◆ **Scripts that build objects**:

▼

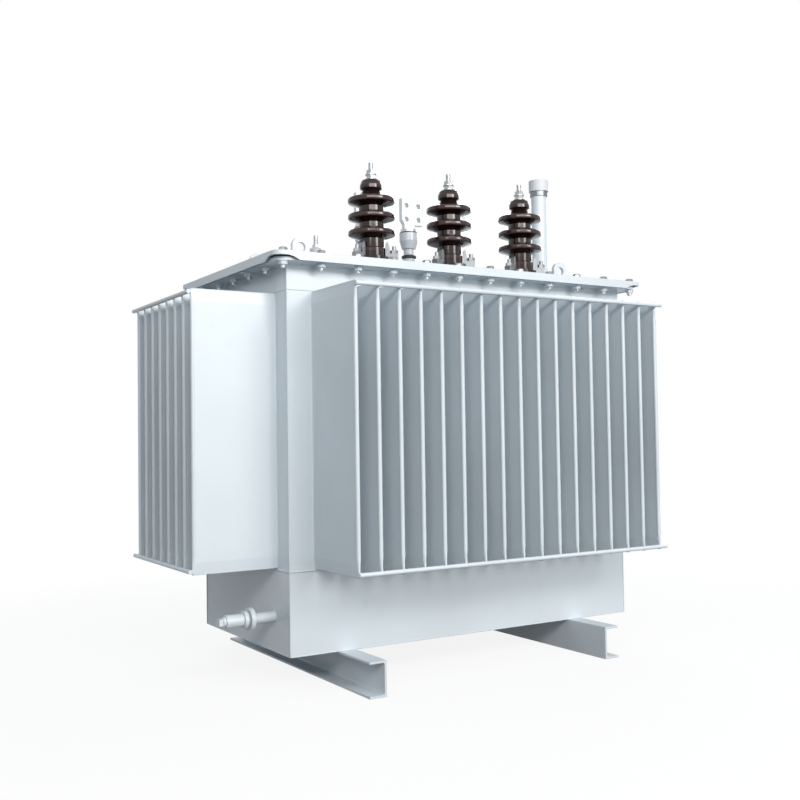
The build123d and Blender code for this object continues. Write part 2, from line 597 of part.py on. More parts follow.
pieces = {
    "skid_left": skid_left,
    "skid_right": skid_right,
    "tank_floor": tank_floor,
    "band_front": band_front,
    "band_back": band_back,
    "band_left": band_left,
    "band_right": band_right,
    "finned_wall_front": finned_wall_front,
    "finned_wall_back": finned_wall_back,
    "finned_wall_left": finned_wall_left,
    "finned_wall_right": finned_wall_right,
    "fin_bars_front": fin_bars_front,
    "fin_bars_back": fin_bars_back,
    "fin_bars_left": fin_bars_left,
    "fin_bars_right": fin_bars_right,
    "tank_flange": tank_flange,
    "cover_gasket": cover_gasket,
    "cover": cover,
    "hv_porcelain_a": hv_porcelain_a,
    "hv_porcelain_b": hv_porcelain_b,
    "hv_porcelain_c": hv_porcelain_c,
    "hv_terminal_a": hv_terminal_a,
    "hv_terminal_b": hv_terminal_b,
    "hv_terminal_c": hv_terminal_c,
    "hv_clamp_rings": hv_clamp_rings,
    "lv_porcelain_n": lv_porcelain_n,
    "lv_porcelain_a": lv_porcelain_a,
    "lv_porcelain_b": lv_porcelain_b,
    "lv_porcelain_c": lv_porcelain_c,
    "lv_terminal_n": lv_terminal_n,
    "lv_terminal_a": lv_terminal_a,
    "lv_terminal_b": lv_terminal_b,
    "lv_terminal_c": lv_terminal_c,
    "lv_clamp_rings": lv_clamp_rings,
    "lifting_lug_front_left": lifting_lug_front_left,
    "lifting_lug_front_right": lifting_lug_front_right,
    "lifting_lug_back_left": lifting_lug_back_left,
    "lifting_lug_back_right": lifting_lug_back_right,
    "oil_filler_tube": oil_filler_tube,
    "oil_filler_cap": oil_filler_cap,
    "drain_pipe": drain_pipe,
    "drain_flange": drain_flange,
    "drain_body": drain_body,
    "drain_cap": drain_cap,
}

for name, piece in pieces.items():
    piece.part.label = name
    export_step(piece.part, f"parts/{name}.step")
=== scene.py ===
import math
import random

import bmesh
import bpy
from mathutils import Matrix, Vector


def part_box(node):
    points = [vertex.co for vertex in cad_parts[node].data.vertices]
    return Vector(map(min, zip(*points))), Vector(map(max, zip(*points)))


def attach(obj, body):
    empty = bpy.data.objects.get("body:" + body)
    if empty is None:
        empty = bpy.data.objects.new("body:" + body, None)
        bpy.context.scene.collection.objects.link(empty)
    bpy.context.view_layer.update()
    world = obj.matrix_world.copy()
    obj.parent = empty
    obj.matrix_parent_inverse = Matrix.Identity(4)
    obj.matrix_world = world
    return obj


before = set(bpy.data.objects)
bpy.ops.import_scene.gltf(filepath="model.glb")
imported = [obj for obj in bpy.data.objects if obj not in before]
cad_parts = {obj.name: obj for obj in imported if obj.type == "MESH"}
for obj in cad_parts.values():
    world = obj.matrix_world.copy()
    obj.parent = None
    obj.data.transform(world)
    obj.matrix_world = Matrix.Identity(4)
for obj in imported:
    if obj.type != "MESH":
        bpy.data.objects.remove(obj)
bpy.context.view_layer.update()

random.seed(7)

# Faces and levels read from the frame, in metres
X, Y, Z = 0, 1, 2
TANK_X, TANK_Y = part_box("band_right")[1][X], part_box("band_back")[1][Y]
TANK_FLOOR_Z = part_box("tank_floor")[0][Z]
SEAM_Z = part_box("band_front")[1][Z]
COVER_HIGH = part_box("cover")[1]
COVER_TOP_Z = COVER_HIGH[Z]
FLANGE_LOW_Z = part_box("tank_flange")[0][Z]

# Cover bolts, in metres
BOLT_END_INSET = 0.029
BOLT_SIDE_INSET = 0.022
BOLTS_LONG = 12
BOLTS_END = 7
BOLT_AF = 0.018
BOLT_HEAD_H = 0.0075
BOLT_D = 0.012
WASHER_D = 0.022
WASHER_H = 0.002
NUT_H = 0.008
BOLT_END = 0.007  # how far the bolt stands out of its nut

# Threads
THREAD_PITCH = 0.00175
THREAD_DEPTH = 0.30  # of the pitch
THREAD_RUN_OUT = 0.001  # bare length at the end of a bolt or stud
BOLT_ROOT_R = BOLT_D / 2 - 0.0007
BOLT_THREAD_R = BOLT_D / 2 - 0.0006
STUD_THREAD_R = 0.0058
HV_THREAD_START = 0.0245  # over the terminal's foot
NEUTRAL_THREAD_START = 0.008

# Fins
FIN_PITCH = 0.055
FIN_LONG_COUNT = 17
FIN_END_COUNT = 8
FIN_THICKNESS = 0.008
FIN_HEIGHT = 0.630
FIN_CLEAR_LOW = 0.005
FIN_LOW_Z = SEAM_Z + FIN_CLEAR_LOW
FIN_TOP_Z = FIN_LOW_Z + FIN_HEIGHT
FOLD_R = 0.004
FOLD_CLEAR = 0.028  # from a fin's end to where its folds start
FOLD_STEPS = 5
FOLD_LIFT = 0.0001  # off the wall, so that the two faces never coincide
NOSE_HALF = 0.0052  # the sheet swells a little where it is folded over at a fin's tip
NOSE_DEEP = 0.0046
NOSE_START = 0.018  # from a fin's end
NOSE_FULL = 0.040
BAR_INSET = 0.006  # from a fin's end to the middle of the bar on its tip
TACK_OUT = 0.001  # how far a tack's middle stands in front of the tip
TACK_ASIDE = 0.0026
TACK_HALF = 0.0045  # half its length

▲
▼

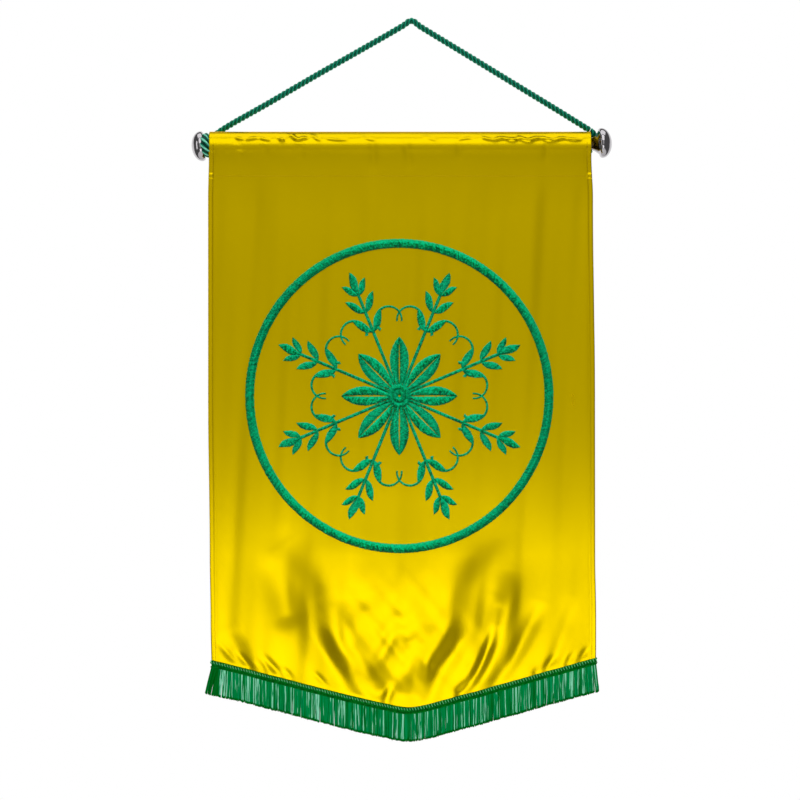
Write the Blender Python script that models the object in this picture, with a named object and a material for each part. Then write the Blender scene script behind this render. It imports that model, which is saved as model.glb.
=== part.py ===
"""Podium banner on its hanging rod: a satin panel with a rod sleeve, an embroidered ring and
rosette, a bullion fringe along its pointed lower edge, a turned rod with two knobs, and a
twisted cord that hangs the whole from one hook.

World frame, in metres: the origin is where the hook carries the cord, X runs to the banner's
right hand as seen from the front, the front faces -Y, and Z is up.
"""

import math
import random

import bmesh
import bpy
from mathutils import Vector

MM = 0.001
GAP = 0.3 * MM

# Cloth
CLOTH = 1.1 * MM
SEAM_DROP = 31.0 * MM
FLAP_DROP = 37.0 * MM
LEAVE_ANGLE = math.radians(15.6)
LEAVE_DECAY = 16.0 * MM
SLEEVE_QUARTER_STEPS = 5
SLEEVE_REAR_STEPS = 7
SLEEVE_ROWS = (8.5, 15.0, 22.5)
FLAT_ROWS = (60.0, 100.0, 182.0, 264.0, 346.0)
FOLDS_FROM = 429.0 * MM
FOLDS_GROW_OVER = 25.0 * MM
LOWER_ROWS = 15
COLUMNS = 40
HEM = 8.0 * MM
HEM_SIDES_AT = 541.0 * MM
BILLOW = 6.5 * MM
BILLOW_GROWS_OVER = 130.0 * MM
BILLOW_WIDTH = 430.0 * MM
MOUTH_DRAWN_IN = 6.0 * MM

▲

◆ **What to work on**: From the records above, print exactly the lines that run from the line with "for name, piece" to the line with "imported = [obj", inclusive.

◆ **Exercise answer**:
for name, piece in pieces.items():
    piece.part.label = name
    export_step(piece.part, f"parts/{name}.step")
=== scene.py ===
import math
import random

import bmesh
import bpy
from mathutils import Matrix, Vector


def part_box(node):
    points = [vertex.co for vertex in cad_parts[node].data.vertices]
    return Vector(map(min, zip(*points))), Vector(map(max, zip(*points)))


def attach(obj, body):
    empty = bpy.data.objects.get("body:" + body)
    if empty is None:
        empty = bpy.data.objects.new("body:" + body, None)
        bpy.context.scene.collection.objects.link(empty)
    bpy.context.view_layer.update()
    world = obj.matrix_world.copy()
    obj.parent = empty
    obj.matrix_parent_inverse = Matrix.Identity(4)
    obj.matrix_world = world
    return obj


before = set(bpy.data.objects)
bpy.ops.import_scene.gltf(filepath="model.glb")
imported = [obj for obj in bpy.data.objects if obj not in before]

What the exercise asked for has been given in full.